Most people probably didn't turn a glance at Microsoft's other big recent release, Windows Server 2012. Server operating systems rarely get much attention, and appropriately so; their appeal and importance really only extends to the rank and file of server administrators and other similar decision makers. And plus, with Windows 8 and Surface making the public rounds, there's plenty of fanfare to go around.

But there's something most obviously missing from the latest Server 2012 lineup, and that is a subsequent Small Business Server release.  Redmond Channel Partner magazine first brought this to my attention. Not only did SBS get the axe, but Microsoft also went on to kill off Windows Home Server as well. The last public version of WHS was version 2011, which happened to be the second and final release in this platform's short lived history.
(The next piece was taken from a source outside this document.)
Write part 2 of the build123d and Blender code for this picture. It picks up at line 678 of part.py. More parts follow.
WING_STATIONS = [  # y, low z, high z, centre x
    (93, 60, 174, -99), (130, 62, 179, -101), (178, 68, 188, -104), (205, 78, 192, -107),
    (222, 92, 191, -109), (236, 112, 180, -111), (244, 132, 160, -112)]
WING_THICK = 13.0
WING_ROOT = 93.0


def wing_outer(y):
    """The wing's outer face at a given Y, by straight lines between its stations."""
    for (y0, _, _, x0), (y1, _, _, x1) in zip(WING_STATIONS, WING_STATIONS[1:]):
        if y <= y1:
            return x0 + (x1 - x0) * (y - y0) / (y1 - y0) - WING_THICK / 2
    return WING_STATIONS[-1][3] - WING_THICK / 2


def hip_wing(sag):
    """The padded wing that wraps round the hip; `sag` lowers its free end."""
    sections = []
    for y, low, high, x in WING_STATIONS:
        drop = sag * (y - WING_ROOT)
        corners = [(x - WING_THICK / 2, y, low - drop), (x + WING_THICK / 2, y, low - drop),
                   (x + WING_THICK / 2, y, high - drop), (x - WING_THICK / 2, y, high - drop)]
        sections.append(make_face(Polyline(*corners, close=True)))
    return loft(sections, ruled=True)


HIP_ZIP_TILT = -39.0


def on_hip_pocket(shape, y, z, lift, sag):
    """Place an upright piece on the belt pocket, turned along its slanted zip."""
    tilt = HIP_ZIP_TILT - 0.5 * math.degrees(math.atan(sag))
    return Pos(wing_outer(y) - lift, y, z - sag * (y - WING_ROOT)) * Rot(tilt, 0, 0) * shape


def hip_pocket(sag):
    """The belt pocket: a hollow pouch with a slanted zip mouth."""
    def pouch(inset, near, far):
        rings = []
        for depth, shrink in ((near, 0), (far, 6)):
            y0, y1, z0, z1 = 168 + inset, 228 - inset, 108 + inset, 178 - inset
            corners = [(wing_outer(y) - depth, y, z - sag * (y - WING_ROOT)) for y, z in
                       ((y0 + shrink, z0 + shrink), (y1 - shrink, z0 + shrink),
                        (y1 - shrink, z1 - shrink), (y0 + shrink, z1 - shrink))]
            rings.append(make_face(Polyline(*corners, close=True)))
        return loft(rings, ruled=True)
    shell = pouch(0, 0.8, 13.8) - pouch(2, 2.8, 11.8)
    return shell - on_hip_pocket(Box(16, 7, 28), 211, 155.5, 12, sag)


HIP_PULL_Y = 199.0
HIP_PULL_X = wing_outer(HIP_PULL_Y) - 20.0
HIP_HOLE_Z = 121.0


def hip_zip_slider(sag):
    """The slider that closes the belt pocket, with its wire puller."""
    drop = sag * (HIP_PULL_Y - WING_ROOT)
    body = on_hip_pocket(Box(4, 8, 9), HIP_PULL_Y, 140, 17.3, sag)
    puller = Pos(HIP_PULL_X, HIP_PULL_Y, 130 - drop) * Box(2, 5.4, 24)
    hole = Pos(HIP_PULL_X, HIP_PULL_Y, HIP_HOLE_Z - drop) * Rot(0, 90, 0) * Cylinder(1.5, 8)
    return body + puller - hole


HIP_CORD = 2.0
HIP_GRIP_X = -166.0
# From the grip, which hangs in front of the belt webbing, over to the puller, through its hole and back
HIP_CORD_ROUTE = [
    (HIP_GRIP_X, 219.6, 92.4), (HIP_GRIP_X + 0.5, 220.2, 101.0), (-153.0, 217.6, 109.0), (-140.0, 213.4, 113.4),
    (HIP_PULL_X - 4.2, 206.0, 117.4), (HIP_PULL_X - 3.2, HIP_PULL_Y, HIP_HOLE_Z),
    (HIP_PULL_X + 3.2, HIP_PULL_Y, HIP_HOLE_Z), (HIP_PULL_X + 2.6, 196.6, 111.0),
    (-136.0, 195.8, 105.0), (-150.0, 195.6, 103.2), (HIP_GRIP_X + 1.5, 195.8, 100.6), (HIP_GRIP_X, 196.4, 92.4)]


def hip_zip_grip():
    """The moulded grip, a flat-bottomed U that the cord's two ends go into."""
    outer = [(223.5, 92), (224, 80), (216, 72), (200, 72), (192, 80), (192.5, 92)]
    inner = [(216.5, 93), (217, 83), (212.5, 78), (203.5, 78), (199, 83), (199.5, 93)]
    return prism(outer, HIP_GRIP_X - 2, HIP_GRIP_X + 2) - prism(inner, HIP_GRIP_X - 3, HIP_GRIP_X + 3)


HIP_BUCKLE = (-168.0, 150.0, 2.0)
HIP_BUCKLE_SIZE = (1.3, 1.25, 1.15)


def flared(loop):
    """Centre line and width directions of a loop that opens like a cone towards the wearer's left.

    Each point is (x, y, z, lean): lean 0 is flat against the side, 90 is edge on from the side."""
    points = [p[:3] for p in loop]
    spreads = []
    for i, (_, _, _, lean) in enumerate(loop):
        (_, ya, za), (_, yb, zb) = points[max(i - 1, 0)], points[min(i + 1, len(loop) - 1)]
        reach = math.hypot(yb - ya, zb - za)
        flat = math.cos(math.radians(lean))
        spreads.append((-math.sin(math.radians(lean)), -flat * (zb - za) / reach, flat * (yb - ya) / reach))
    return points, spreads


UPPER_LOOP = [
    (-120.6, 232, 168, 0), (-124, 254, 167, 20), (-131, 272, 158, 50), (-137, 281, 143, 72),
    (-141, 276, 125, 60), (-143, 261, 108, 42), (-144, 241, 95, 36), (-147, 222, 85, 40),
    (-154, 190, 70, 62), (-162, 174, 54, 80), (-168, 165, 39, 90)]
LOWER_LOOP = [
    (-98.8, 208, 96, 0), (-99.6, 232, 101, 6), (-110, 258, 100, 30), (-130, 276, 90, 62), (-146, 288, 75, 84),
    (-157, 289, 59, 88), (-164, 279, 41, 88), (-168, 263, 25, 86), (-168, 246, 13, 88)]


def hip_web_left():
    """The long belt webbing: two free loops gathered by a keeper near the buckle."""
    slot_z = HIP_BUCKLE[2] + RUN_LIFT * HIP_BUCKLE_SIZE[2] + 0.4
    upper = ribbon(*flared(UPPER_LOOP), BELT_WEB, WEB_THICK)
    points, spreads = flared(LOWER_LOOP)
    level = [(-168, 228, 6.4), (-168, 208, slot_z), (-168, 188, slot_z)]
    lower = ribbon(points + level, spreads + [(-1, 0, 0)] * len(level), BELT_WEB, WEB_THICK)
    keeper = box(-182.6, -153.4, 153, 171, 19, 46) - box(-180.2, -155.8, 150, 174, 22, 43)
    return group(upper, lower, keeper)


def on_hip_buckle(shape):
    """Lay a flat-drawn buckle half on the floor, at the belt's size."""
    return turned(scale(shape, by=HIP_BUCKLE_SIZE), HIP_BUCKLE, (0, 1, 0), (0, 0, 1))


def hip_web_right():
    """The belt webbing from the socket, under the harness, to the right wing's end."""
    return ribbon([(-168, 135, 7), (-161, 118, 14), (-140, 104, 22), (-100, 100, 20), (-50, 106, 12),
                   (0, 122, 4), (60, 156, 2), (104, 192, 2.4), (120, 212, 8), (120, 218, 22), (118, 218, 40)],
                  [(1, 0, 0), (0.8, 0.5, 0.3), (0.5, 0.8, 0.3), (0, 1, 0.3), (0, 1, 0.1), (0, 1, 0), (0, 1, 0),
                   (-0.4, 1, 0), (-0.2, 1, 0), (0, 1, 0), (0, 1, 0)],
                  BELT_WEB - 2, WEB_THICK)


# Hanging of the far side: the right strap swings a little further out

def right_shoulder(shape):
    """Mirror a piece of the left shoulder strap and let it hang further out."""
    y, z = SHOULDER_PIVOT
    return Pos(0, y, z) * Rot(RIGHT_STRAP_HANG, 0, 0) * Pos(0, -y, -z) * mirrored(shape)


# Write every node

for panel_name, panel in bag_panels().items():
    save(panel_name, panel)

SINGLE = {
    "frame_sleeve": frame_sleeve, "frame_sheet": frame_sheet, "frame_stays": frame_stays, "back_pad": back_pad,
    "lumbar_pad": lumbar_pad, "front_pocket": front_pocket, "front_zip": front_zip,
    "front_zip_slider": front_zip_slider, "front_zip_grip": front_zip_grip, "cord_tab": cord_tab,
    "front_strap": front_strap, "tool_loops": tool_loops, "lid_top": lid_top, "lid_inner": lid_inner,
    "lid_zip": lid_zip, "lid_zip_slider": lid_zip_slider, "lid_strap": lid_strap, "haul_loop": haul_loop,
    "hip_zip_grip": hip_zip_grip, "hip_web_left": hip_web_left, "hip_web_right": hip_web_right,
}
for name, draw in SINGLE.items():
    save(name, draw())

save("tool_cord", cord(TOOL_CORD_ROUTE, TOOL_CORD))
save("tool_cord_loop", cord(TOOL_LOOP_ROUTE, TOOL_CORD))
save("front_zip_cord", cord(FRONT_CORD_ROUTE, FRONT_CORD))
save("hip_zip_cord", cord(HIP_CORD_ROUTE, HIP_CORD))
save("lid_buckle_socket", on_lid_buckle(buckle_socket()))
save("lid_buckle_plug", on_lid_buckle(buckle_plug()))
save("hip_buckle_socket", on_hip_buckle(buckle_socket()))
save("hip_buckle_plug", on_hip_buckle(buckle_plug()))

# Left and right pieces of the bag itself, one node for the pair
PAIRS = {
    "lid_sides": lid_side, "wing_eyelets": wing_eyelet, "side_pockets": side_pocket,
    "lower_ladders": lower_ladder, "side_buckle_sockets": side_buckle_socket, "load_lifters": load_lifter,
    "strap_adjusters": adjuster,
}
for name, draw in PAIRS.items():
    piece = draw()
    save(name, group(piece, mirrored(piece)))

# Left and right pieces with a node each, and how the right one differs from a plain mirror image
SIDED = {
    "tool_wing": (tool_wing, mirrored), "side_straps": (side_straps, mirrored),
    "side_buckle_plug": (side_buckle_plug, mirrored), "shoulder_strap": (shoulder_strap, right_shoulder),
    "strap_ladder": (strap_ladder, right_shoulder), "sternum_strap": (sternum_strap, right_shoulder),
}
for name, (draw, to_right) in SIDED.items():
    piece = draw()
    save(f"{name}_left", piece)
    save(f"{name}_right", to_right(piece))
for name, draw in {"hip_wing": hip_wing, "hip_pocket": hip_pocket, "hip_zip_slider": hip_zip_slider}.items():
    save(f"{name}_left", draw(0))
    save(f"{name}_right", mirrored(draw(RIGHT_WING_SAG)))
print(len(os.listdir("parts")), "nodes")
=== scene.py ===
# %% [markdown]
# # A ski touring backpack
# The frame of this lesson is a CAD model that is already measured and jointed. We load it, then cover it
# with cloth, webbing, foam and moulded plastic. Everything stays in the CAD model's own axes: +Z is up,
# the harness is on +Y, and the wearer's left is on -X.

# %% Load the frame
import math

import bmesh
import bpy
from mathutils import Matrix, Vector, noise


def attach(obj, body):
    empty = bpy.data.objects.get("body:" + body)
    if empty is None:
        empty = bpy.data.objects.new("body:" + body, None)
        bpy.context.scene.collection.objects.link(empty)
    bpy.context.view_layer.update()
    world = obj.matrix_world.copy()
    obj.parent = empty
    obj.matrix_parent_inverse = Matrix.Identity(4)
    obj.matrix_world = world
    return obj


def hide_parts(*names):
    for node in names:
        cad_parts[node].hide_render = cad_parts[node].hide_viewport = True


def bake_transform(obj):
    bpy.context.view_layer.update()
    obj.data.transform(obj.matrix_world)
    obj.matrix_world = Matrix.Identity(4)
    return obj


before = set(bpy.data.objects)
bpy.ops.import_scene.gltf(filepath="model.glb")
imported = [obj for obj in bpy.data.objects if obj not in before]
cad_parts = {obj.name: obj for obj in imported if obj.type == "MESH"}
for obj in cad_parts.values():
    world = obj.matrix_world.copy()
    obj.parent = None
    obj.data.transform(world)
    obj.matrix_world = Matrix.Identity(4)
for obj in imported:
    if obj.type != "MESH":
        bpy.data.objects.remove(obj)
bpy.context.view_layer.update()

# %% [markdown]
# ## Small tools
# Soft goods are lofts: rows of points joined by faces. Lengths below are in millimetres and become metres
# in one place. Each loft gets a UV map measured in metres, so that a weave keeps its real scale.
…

What gives? Microsoft spent the better part of the last decade convincing partners and small businesses that its small-and-medium-business-focused server offerings were just what the doctor ordered. A centralized file server for local sharing; Exchange powering email and contact needs; and Active Directory for authenticated data controls. Come 2012, however, and everything was for naught. It doesn't take a genius to figure out that a certain Google is the executioner here.

Google started the Small Business Shift to the Cloud

Small Business Server had quite a run by any estimates. While Microsoft pushed out a few half-baked editions of essentially the same line before 2000, the one that solidified SBS as a player in small business was definitely SBS 2000. The market picked up its successors 2003 and 2008 quite heavily, with the last version being 2011.

Looking back, the introduction of Google Apps Premier Edition in 2007 began the countdown to SBS' end, I believe. The evidence is pretty well documented, but here's a good breakdown of the sequence of events leading into 2012:

  • 2007: Google Apps Premier Edition is released, with the search giant telling companies large and small that the cloud is finally ready for primetime. Adoption steadily grows, especially in the SMB sector.
  • 2009: Microsoft launches Business Productivity Online Suite as an answer to Google Apps' growing popularity.
  • June 2009: Google releases Google Apps Sync for Outlook, which allows Outlook holdouts to leverage the cloud as their backend and Microsoft's email client as their frontend.
  • March 2010: Steve Ballmer gives a big speech at the University of Washington on Microsoft's new-found cloud commitment. "About 75 percent of our folks are doing entirely cloud based or entirely cloud inspired...a year from now that will be 90 percent".
  • June 2011: Microsoft releases Office 365 to phase out the half-hearted cloud email solution, Business Productivity Online Suite.
  • Oct 2011:  Google quietly says that 4 million businesses are on Google Apps already. This includes a majority of small businesses that my own computer repair company supports.
  • Sep 2012: Windows Server 2012 is released, with SBS and Home Server getting the axe. Privately, Microsoft is gesturing for small businesses to begin their move to the cloud. Preferably Microsoft's, of course.

A look back on the last six years clearly shows that Microsoft is touting a new line, and not necessarily at its own behest. Google took the risk of treading heavily into the cloud and proved that business could host its beloved email, contacts, and calendar data in the cloud safely while saving money.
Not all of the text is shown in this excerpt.